_DIRECTIONS:_ Reproduce the listing below verbatim.
%%
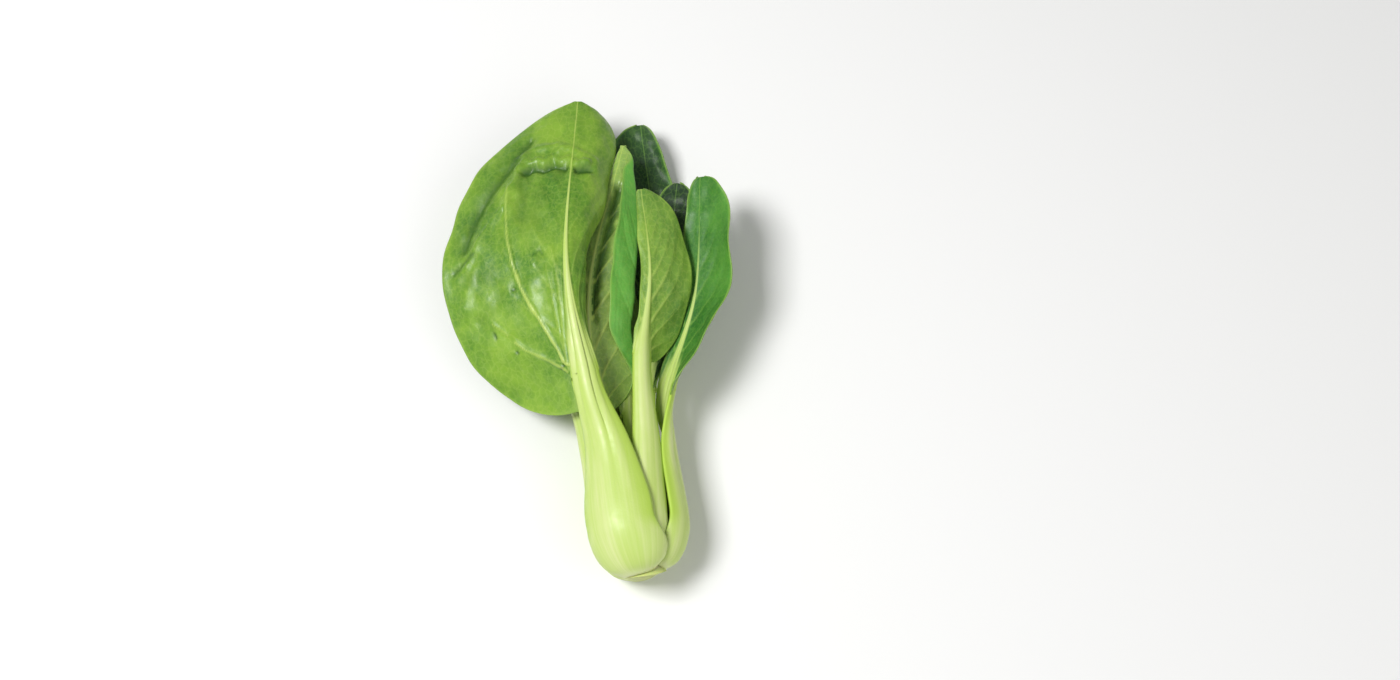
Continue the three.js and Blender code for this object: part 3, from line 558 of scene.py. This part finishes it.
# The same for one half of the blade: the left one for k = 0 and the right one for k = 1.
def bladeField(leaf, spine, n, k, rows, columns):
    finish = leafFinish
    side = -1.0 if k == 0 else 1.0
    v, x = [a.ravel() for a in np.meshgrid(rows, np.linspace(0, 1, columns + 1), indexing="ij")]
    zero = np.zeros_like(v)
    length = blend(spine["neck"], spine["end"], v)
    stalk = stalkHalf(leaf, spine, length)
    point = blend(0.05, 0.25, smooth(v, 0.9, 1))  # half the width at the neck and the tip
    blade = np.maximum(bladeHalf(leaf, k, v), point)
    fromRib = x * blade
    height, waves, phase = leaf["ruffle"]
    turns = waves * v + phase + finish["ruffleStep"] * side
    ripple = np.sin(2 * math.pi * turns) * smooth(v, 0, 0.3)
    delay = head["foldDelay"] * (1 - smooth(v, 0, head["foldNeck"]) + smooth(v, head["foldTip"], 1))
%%
_THE RESULT:_
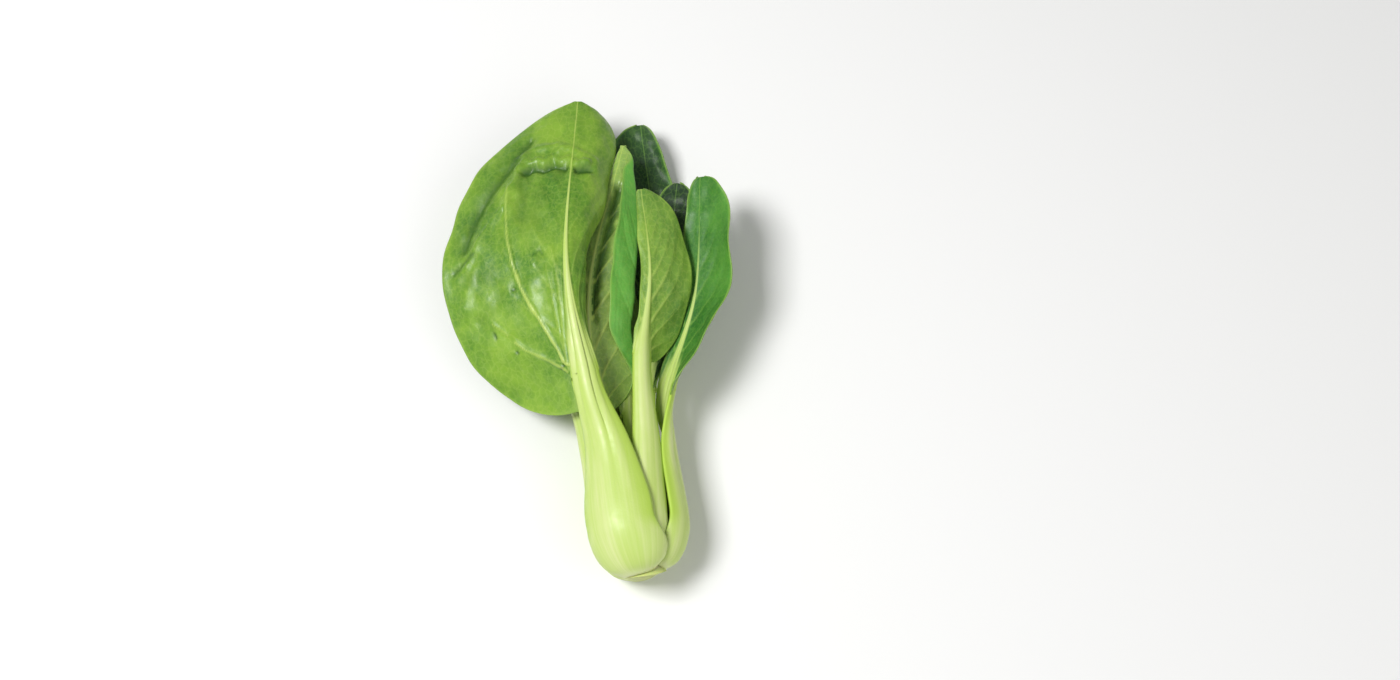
Continue the three.js and Blender code for this object: part 3, from line 558 of scene.py. This part finishes it.
# The same for one half of the blade: the left one for k = 0 and the right one for k = 1.
def bladeField(leaf, spine, n, k, rows, columns):
    finish = leafFinish
    side = -1.0 if k == 0 else 1.0
    v, x = [a.ravel() for a in np.meshgrid(rows, np.linspace(0, 1, columns + 1), indexing="ij")]
    zero = np.zeros_like(v)
    length = blend(spine["neck"], spine["end"], v)
    stalk = stalkHalf(leaf, spine, length)
    point = blend(0.05, 0.25, smooth(v, 0.9, 1))  # half the width at the neck and the tip
    blade = np.maximum(bladeHalf(leaf, k, v), point)
    fromRib = x * blade
    height, waves, phase = leaf["ruffle"]
    turns = waves * v + phase + finish["ruffleStep"] * side
    ripple = np.sin(2 * math.pi * turns) * smooth(v, 0, 0.3)
    delay = head["foldDelay"] * (1 - smooth(v, 0, head["foldNeck"]) + smooth(v, head["foldTip"], 1))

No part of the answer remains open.